All of these phishing messages have the same end goal – to push victims to a Microsoft365 credential harvesting page.
Since the platform was discovered several months ago, 76% of victims have come from the US.
Tips For Network Defenders
KnowBe4 urged security teams to adopt a multi-layered defense strategy that combines some or all of the following:
- Natural language processing (NLP) and natural language understanding to analyze the content of an email message
- URL (and other payload) analysis, domain analysis, impersonation detection and polymorphic detection
- Sandboxing to inspect emails
- Continuous monitoring for potential account compromise
- A human risk management (HRM) platform featuring deep behavioral analytics, product telemetry and threat intelligence capable of generating risk scores for each user.

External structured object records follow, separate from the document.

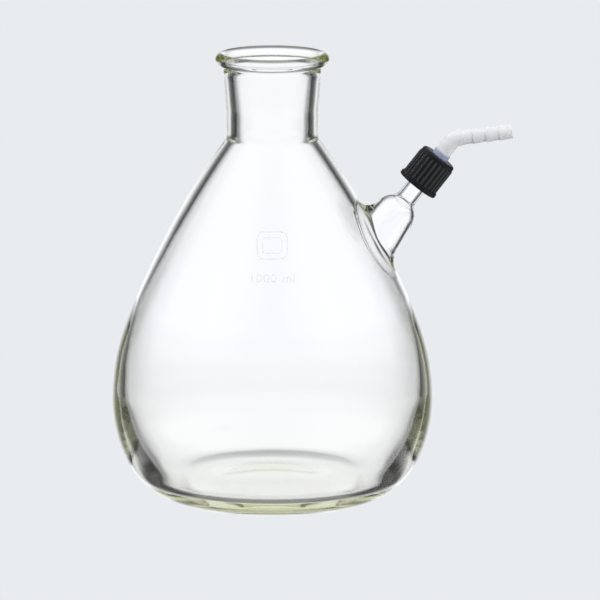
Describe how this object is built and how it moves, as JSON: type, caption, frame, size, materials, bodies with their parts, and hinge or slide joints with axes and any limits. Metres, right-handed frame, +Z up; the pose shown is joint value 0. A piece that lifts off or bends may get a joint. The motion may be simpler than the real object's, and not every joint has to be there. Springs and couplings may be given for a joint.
{
  "type": "buchner flask",
  "caption": "Heavy-walled pear-shaped glass vacuum filter flask with a beaded neck, an angled side arm, a ribbed screw cap and a bent barbed hose nozzle.",
  "frame": {"origin": "centre of the foot, on the plane the flask stands on", "axes": "+Z up along the flask's axis, +X towards the side arm and hose nozzle"},
  "size_m": [0.1683, 0.1348, 0.1908],
  "materials": {
    "glass": "clear borosilicate, faintly green in thick edges",
    "cap_plastic": "black moulded plastic, fine axial ribs",
    "silicone": "pale translucent silicone",
    "nozzle_plastic": "natural translucent polypropylene"
  },
  "bodies": {
    "flask": {"flask_body": "glass", "side_arm": "glass"},
    "seal": {"seal_ring": "silicone"},
    "screw_cap": {"screw_cap": "cap_plastic"},
    "hose_nozzle": {"hose_nozzle": "nozzle_plastic"}
  },
  "joints": [
    {"name": "cap_travel", "type": "slide", "parent": "flask", "child": "seal", "axis": [0.6157, 0, 0.788], "range_m": [0, 0.006]},
    {"name": "cap_turn", "type": "hinge", "parent": "seal", "child": "screw_cap", "pos_m": [0.06464, 0, 0.13974], "axis": [0.6157, 0, 0.788], "range_deg": [0, 1080]},
    {"name": "nozzle_swivel", "type": "hinge", "parent": "seal", "child": "hose_nozzle", "pos_m": [0.06464, 0, 0.13974], "axis": [0.6157, 0, 0.788], "continuous": true}
  ],
  "couplings": [
    {"joint": "cap_travel", "follows": "cap_turn", "m_per_rad": 0.00031831}
  ]
}
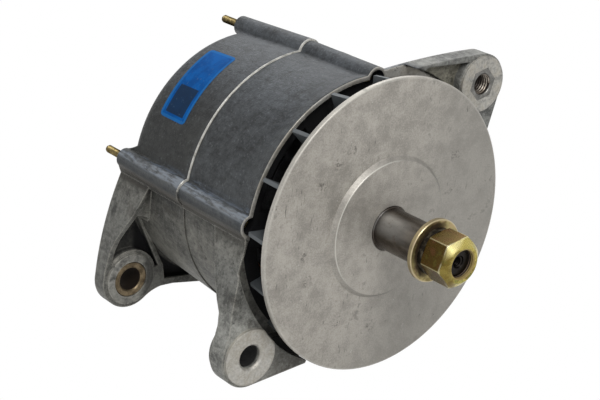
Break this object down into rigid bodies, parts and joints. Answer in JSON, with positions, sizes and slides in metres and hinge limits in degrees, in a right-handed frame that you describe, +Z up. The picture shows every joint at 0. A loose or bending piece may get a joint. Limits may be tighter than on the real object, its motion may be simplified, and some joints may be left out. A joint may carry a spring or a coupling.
{
  "type": "vehicle alternator",
  "caption": "Heavy-duty belt-driven alternator with a claw-pole rotor, disc fan, two-foot mounting, adjusting ear, internal rectifier, brushes and regulator.",
  "frame": {"origin": "on the shaft's axis where the pulley's hub meets the face of the fan's hub", "axes": "+Y back along the shaft from the pulley end to the slip rings, -Y the way the pulley comes off, +Z up, +X to the right seen from the pulley end"},
  "size_m": [0.2178, 0.2597, 0.2051],
  "materials": {
    "cast_aluminium": "sand-textured die casting, matt",
    "fan_aluminium": "cast, lightly turned, satin",
    "shaft_steel": "ground, lightly tarnished",
    "bearing_steel": "ground and polished",
    "plain_steel": "machined",
    "yellow_zinc": "yellow zinc plated",
    "clear_zinc": "clear zinc plated",
    "pole_steel": "forged, oiled",
    "lamination_steel": "stacked sheet, varnished",
    "winding_copper": "enamelled wire, varnished",
    "copper": "bare, turned",
    "sink_aluminium": "pressed sheet",
    "diode_metal": "nickel plated",
    "black_plastic": "moulded",
    "red_plastic": "moulded",
    "carbon": "pressed carbon",
    "spring_steel": "drawn wire"
  },
  "bodies": {
    "housing": {"drive_end_shield": "cast_aluminium", "slip_ring_end_shield": "cast_aluminium", "front_bearing_outer_race": "bearing_steel", "rear_bearing_outer_race": "bearing_steel", "bearing_retainer": "plain_steel", "ear_thread_insert": "plain_steel", "through_screws": "yellow_zinc", "retainer_screws": "clear_zinc", "brush_holder_screws": "clear_zinc", "regulator_screws": "clear_zinc", "rectifier_screws": "clear_zinc", "negative_terminal": "clear_zinc", "signal_terminal": "clear_zinc", "terminal_nuts": "clear_zinc", "stator_core": "lamination_steel", "stator_winding": "winding_copper", "positive_terminal": "copper", "positive_heat_sink": "sink_aluminium", "negative_heat_sink": "sink_aluminium", "positive_diodes": "diode_metal", "negative_diodes": "diode_metal", "brush_holder": "black_plastic", "voltage_regulator": "black_plastic", "slip_ring_cap": "black_plastic", "rectifier_standoffs": "black_plastic", "positive_insulator": "red_plastic", "signal_insulator": "red_plastic", "front_brush_spring": "spring_steel", "rear_brush_spring": "spring_steel"},
    "rotor": {"shaft": "shaft_steel", "fan": "fan_aluminium", "fan_spacer": "plain_steel", "front_bearing_inner_race": "bearing_steel", "rear_bearing_inner_race": "bearing_steel", "front_claw_pole": "pole_steel", "rear_claw_pole": "pole_steel", "coil_bobbin": "black_plastic", "field_coil": "winding_copper", "slip_ring_hub": "black_plastic", "slip_rings": "copper"},
    "front_ball_set": {"front_bearing_cage": "bearing_steel"},
    "rear_ball_set": {"rear_bearing_cage": "bearing_steel"},
    "pulley_fastening": {"pulley_washer": "yellow_zinc", "pulley_spring_washer": "yellow_zinc", "pulley_nut": "yellow_zinc"},
    "front_brush_body": {"front_brush": "carbon"},
    "rear_brush_body": {"rear_brush": "carbon"},
    "foot_bush": {"rear_foot_bush": "plain_steel"}
  },
  "joints": [
    {"name": "rotor_spin", "type": "hinge", "parent": "housing", "child": "rotor", "pos_m": [0, 0, 0], "axis": [0, 1, 0], "continuous": true},
    {"name": "front_ball_set_spin", "type": "hinge", "parent": "housing", "child": "front_ball_set", "pos_m": [0, 0.0495, 0], "axis": [0, 1, 0], "continuous": true},
    {"name": "rear_ball_set_spin", "type": "hinge", "parent": "housing", "child": "rear_ball_set", "pos_m": [0, 0.1555, 0], "axis": [0, 1, 0], "continuous": true},
    {"name": "pulley_fastening_slide", "type": "slide", "parent": "rotor", "child": "pulley_fastening", "axis": [0, -1, 0], "range_m": [0, 0.12]},
    {"name": "front_brush_slide", "type": "slide", "parent": "housing", "child": "front_brush_body", "axis": [0, 0, 1], "range_m": [0, 0.003], "stiffness_N_per_m": 150, "springref_m": -0.008, "deforming": ["front_brush_spring"]},
    {"name": "rear_brush_slide", "type": "slide", "parent": "housing", "child": "rear_brush_body", "axis": [0, 0, 1], "range_m": [0, 0.003], "stiffness_N_per_m": 150, "springref_m": -0.008, "deforming": ["rear_brush_spring"]},
    {"name": "foot_bush_slide", "type": "slide", "parent": "housing", "child": "foot_bush", "axis": [0, 1, 0], "range_m": [-0.0015, 0.003]}
  ],
  "couplings": [
    {"joint": "front_ball_set_spin", "follows": "rotor_spin", "ratio": 0.3794},
    {"joint": "rear_ball_set_spin", "follows": "rotor_spin", "ratio": 0.3678}
  ]
}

This information can be used to support personalized training
- Email threat intelligence to inform company-wide education
- Rapid incident response policies/procedures to isolate compromised users, block access and perform digital forensics
“Reviewing the organization’s current tech stack and making any necessary adjustments now will help cybersecurity teams to stay ahead of attacks that leverage this technology, as well as whatever the next wave of emerging attacks will also hold,” KnowBe4 concluded.